Undergraduate Research at Jefferson Lab
Solving Relativistic Three-Body Integral Equation in the Presence of Bound States and Resonances
Student: Taylor Powell
School: Old Dominion University
Mentored By: Dr. Raul Briceño
Three-body interactions play an important role throughout modern-day particle, nuclear, and hadronic physics; many experimentally observed reactions of interest for testing the Standard Model result in final states composed of three particles or more. Due to these issues, a full description of three-body interactions from Quantum Chromodynamics is required. The focus of this project was to extend previous results for a two-body subsystem with a bound state to include resonance channels.
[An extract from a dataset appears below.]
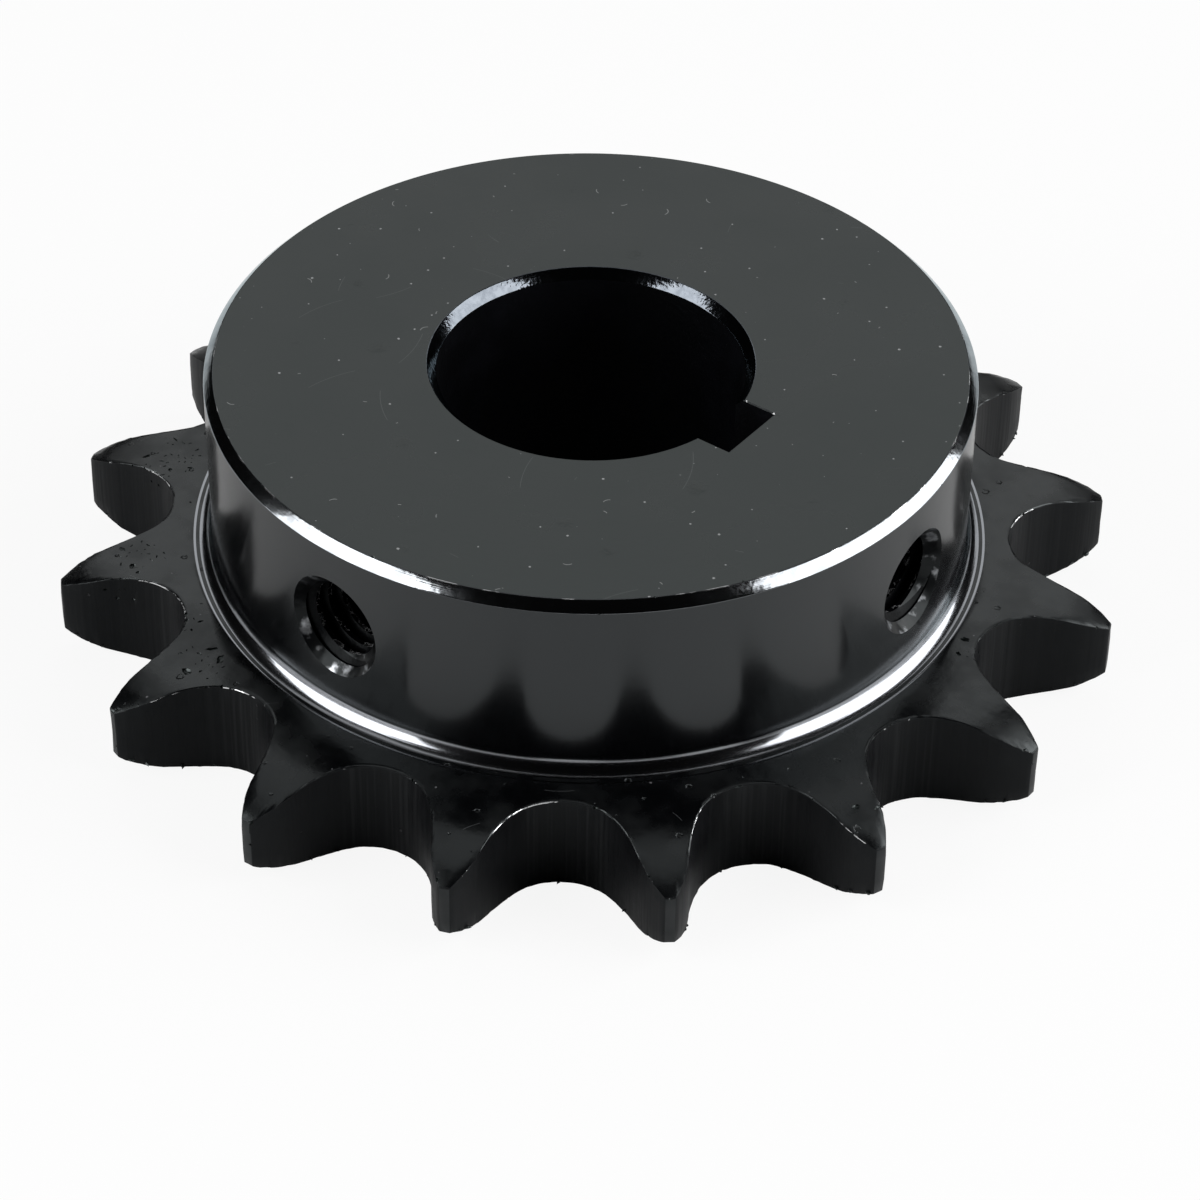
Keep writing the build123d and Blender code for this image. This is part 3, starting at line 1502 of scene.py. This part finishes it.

We first derived a novel single-variable observable, denoted as an intensity distribution, which is proportional to the probability density of the three-body scattering amplitude. We explored this distribution in the context of established results for a two-body subsystem with a bound state. We then implemented a purely resonant two-body Breit-Wigner scattering amplitude and examined the consequences for the three-body intensity distribution. Finally, we developed a model two-body scattering amplitude with both a resonant and a bound state and examined the three-body scattering intensity distribution for this system. For each of these two-body scattering subsystem models, intensity distributions were computed, resulting in novel graphs of relevant scattering behavior. Additionally, in the combined resonant and bound state system, features in the overall intensity distribution show the possibility of directly observing the contribution from bound state and three-particle exchanges. Continued research is required to calculate the numerical convergence of solutions and rigorously define the intensity distribution in terms of probability conservation. Further exploration of various other numerical integration methods, interpolation techniques, and finer meshing extrapolations is also needed. These findings will allow for consistency checks with ongoing experiments reliant upon three-particle decays with a variety of underlying two-particle scattering amplitudes.